Орнамент массы. Веймарские эссе — страница 15 из 53

Die Tat определяет пространство как нечто самодостаточное, в то время как в действительности оно обретает значение лишь благодаря реализующимся на его почве смыслам, которые оно может сохранять, преображать и распространять. Это культ пространства, который совершенно очевидно направлен против нередкого в либеральных кругах образа мысли, стремящегося к интернациональности, не обращая большого внимания на особенности различных пространств. И, хотя данный ответ либеральному мышлению абсолютизирует пространство, это выстрел мимо цели, создание дутого, пустого термина, превращающего пространство в жупел. Не могу отказать себе в проверке способности Фрида к пространственной архитектуре. «Капиталистический Запад, ‹…› вероятно, еще потеряет влияние на Южную Америку и Австралию, где национальное движение всё сильнее стремится к изоляции, к выделению себя из мировой экономики, к самостоятельности. Возможно, из сферы влияния выпадет и Южная Африка. В Северной Америке назревающие противоречия между погрязшими в долгах фермерами Запада и индустриально-финансовым Востоком в конце концов приведут к экономическому симбиозу, сходному с тем, какой сложился между Центральной Европой и Россией, причем Северная Америка, включая Канаду, так или иначе полностью автаркически замкнется от остального мира. Таким образом, останутся и т. д.» Взято из статьи «Переустройство мира» (май, № 31). Ирреальность этой плакатной архитектуры видна как на ладони. Экономические системы, представленные в пространстве, получают характеристику пространственных переменных, а установление таможенных границ объявляется достоинством автаркии.
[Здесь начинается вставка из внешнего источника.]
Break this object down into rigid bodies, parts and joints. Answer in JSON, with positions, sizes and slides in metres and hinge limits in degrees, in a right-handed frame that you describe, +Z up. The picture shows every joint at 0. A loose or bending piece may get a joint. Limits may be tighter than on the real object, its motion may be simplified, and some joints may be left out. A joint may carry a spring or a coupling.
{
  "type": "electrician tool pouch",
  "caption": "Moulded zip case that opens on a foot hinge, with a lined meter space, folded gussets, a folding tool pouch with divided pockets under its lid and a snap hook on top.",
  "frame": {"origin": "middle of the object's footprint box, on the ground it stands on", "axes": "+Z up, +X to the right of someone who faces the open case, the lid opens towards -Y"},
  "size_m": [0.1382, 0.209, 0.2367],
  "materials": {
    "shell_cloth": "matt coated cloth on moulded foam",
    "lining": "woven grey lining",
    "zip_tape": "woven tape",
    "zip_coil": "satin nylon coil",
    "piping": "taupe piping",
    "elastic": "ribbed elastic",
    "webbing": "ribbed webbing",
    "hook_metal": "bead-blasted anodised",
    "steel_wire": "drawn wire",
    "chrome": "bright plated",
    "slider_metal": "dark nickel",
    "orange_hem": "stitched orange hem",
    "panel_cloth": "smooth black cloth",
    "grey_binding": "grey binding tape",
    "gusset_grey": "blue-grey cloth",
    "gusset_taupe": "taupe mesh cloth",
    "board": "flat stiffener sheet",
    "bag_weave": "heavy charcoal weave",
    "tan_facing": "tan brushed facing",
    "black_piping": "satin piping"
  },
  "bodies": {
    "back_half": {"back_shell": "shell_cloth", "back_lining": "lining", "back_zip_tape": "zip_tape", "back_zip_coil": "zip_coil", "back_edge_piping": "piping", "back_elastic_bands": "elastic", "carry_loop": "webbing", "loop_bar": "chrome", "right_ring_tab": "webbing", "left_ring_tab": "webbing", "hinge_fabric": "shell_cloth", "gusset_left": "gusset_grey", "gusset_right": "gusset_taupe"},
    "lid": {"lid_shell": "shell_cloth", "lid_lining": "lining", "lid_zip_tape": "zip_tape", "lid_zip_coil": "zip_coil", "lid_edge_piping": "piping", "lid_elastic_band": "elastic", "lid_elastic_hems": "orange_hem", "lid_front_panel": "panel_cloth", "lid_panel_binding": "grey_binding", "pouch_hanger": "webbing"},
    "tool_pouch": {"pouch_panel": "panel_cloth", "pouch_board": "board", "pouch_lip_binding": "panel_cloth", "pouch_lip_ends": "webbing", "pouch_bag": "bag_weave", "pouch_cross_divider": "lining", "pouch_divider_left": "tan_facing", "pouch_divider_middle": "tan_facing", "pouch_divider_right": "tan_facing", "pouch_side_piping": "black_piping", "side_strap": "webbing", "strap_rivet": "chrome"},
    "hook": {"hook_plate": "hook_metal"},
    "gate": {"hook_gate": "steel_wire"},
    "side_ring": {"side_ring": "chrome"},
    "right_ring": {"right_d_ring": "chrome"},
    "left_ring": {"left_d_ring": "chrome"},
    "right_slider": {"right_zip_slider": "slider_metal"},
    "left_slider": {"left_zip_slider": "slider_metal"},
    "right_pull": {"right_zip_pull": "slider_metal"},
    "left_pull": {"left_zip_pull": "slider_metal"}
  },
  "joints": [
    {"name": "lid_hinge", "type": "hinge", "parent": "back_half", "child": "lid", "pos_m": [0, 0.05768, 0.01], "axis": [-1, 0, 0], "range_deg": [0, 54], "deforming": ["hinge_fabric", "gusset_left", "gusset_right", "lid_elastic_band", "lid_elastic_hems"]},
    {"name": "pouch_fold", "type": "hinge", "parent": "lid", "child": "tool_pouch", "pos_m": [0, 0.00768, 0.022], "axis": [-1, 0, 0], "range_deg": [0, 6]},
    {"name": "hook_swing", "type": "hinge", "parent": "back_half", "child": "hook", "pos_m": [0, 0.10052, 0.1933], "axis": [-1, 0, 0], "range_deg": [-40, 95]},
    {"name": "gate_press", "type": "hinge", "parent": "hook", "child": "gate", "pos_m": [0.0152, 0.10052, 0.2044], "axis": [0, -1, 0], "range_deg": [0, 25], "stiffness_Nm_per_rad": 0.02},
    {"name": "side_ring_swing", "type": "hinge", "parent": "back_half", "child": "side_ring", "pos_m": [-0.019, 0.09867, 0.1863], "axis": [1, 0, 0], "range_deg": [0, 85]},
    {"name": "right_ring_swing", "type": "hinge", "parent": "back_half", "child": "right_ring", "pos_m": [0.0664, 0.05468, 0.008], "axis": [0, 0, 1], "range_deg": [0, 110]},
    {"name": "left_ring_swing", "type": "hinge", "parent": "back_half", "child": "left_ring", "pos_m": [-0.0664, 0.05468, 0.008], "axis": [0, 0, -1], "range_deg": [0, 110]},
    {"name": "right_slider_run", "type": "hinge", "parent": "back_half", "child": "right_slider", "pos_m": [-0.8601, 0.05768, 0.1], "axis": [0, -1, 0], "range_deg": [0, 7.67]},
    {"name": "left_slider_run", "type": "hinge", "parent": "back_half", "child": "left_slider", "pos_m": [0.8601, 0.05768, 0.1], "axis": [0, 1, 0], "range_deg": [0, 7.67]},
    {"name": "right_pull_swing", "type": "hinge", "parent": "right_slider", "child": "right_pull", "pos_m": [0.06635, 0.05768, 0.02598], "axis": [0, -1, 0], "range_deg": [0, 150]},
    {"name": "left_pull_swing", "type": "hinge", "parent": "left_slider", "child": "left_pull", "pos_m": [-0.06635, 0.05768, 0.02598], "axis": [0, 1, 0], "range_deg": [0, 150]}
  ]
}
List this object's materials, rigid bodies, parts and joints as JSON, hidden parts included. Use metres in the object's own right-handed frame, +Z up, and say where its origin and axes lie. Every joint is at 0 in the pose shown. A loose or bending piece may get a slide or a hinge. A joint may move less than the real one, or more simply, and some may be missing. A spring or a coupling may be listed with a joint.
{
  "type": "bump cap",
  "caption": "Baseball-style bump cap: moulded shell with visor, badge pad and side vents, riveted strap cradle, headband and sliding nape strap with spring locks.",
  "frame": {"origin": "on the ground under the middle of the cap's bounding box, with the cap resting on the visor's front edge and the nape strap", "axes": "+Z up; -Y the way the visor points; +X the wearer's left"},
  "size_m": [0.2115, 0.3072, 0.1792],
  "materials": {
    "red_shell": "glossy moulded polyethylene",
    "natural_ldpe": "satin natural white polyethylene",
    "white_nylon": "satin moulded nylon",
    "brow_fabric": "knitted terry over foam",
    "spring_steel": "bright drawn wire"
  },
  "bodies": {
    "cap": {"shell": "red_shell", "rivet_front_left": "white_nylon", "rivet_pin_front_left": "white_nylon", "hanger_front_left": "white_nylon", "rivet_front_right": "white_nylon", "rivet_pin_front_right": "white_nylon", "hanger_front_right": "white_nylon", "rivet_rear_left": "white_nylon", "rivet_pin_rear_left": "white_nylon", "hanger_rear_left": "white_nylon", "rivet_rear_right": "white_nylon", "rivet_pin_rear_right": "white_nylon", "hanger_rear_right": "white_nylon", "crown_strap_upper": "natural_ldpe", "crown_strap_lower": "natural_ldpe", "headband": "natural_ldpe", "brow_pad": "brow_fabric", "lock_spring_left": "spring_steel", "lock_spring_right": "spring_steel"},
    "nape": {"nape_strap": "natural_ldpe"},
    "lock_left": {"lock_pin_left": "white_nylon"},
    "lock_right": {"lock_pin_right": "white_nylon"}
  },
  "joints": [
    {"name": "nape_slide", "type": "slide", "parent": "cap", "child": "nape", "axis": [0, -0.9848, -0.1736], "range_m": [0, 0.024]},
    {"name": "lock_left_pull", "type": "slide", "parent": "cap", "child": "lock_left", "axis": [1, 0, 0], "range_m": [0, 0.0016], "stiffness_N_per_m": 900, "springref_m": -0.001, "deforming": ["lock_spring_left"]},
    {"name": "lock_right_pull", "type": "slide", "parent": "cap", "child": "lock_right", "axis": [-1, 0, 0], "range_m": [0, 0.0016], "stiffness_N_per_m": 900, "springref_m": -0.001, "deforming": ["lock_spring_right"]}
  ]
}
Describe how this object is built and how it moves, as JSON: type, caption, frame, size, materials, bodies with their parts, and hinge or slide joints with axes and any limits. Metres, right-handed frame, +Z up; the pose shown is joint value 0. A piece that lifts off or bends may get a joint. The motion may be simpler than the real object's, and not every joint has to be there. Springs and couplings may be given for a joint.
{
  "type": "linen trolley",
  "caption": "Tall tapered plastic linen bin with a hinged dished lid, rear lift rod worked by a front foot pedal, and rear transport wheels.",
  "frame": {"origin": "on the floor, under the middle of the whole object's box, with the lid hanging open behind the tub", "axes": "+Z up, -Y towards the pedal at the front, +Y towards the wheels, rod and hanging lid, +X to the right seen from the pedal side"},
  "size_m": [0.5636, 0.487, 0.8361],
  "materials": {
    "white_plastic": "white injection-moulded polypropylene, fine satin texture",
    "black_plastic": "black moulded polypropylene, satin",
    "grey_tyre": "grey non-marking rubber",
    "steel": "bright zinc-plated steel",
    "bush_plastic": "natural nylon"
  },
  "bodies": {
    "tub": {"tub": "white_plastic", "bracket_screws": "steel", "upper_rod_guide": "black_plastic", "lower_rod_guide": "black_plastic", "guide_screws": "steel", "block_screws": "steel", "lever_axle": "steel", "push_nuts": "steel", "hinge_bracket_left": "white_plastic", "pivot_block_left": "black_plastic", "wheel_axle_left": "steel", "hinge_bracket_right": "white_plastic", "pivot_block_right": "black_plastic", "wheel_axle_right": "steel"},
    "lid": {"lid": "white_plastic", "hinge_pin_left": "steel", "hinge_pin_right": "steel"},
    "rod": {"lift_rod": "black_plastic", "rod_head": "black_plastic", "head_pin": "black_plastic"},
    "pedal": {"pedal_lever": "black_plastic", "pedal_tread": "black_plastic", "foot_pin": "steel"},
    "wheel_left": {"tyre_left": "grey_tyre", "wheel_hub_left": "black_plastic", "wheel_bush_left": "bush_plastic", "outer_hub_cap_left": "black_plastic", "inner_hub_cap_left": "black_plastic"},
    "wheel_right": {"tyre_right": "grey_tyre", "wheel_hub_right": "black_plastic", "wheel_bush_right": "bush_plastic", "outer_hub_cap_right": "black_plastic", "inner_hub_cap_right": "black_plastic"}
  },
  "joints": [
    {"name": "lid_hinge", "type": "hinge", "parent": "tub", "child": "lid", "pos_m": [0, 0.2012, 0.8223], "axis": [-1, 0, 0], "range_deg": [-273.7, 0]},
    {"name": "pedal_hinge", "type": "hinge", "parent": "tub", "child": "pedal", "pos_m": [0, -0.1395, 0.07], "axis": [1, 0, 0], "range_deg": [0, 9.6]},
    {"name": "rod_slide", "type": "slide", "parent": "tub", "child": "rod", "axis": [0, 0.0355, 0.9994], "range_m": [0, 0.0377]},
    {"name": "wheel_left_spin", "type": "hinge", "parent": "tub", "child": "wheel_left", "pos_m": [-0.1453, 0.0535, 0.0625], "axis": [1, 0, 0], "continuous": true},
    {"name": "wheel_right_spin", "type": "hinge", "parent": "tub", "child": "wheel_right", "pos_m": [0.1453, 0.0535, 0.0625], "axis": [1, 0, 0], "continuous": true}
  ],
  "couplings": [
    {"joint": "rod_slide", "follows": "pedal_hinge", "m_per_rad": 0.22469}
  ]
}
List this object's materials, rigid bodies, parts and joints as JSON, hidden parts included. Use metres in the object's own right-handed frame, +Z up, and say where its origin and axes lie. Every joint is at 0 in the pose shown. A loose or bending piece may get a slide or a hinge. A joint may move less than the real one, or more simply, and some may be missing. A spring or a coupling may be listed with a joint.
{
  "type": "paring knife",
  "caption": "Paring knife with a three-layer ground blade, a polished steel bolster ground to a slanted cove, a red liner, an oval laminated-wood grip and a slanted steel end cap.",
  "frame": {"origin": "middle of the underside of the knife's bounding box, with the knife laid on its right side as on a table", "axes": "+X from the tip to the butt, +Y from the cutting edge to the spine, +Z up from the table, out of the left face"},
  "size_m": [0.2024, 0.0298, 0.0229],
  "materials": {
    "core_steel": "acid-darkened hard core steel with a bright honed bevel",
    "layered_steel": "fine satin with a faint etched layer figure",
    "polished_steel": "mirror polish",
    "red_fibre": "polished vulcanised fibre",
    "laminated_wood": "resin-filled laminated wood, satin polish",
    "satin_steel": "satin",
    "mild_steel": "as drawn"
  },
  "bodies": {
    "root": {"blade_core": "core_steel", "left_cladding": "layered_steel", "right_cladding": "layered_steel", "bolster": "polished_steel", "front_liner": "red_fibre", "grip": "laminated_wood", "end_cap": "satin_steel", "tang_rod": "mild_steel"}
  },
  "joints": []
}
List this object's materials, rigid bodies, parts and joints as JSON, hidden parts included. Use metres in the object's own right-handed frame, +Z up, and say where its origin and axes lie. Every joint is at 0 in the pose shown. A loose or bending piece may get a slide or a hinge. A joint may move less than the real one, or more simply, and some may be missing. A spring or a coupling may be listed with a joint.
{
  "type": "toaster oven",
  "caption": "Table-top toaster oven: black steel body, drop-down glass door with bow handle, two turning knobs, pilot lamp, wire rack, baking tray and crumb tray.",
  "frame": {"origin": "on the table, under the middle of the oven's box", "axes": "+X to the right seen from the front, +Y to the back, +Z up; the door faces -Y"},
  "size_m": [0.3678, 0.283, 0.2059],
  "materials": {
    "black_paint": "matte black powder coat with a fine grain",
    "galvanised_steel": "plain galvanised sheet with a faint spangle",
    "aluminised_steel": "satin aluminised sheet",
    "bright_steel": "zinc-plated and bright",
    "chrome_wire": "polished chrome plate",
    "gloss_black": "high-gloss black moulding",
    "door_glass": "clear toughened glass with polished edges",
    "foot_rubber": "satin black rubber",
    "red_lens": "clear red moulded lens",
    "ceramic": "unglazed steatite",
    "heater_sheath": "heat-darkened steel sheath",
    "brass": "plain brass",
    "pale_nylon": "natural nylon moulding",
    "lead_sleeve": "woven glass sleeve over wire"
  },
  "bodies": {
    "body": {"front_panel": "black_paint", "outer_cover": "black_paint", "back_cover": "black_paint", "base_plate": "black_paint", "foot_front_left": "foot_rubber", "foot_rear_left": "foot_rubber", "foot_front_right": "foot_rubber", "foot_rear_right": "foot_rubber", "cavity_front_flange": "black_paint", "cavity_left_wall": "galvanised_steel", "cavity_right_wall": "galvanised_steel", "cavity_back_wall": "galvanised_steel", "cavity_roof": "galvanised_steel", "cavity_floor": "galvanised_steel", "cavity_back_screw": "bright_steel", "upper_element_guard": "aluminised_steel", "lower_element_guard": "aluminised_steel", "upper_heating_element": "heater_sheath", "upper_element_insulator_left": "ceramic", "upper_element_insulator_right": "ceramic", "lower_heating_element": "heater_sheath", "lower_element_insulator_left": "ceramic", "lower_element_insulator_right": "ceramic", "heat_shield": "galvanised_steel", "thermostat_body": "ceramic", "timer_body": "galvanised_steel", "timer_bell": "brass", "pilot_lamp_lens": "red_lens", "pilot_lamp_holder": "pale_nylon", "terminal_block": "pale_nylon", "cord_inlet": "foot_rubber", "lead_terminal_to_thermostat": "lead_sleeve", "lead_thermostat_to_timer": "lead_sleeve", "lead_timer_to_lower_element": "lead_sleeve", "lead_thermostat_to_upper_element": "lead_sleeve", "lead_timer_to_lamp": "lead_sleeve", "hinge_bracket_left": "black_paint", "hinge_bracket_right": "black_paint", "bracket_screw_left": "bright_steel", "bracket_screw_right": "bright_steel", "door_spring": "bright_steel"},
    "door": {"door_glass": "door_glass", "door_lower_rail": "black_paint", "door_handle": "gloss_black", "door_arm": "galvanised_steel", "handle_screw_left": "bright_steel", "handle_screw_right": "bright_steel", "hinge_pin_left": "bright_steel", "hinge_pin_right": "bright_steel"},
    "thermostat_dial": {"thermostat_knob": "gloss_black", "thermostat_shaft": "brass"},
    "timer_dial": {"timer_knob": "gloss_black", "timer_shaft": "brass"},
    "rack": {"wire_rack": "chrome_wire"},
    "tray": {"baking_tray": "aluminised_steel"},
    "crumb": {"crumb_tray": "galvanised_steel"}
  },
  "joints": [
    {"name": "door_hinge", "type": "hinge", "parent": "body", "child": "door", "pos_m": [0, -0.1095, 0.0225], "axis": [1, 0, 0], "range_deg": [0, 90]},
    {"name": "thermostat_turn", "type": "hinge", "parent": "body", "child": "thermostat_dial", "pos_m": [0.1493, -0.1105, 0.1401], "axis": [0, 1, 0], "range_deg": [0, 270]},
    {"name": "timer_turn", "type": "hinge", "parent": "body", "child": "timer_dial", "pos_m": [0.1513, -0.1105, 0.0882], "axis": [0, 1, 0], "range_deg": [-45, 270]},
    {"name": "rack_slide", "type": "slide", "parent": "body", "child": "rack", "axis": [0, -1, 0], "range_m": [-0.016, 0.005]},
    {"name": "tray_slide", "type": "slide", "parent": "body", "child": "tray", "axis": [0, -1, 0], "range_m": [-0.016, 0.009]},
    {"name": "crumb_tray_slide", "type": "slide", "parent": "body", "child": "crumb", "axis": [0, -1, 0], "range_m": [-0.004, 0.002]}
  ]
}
Но самое пугающее – реакция Die Tat на то, что либеральная мысль, и не только она, наделяет историю осмысленностью. Я хорошо понимаю, что человек отворачивается от ситуации, более не несущей в себе никакого смысла, однако мне кажется совершенно неприемлемым тот шаг в варварство, который Фрид делает в здравом уме. Хотя он и утверждает, что как раз ищет смысл, причем не смысл того, что должно быть, а смысл того, что есть, это заявление не мешает ему одобрительно процитировать такую фразу Шпенглера: «История – вселенной Страшный суд[47]:..она всегда жертвует истиной и справедливостью в пользу власти и расы. Она приговаривает к смерти людей и целые народы, для которых истина важнее, чем дела, а справедливость существеннее власти»[48]. Было бы легко – мне вспоминается тут процесс Дрейфуса – опровергнуть утверждение Шпенглера примерами, доказывающими в точности обратное. Интересно здесь только одно: Фрид, принимая эту тезу на вооружение, выказывает то же убожество реальности, какое обнаруживается в Die Tat именно там, где постулируется новая реальность. Ведь представленная им как реальность фраза, что истину и справедливость в мировом историческом процессе постоянно приносят в жертву власти и расе, фактически вытекает не из актуальной связи с реальностью, а скорее является продуктом чисто исторической позиции. Той самой позиции, о которой журнал Die Tat в другом месте с известной обоснованностью пишет: «В принципе, с этической точки зрения можно задаться вопросом, а не является ли историческая позиция в самом глубинном смысле неисторической, поскольку она избегает вступать в диалектику с историей и не желает становиться таким образом по-настоящему „исторической“». Если бы Фрид занялся диалектикой истории, он не мог бы не заметить, что власть и раса постоянно одерживают верх, только если служат тем учениям, в которых воплощены истина и справедливость, и, напротив, обречены на провал, если утверждают лишь себя самих. Фрид от такой диалектики уклоняется. А вследствие этой ирреальности путает спорную историческую созерцательность с максимой действия и переводит естественную предпосылку субстанциального отношения в ранг субстанции. Его позиция есть не что иное, как оппозиция всякой осмысленности, и сама она столь же лишена смысла, как и чистая, непроявленная природа.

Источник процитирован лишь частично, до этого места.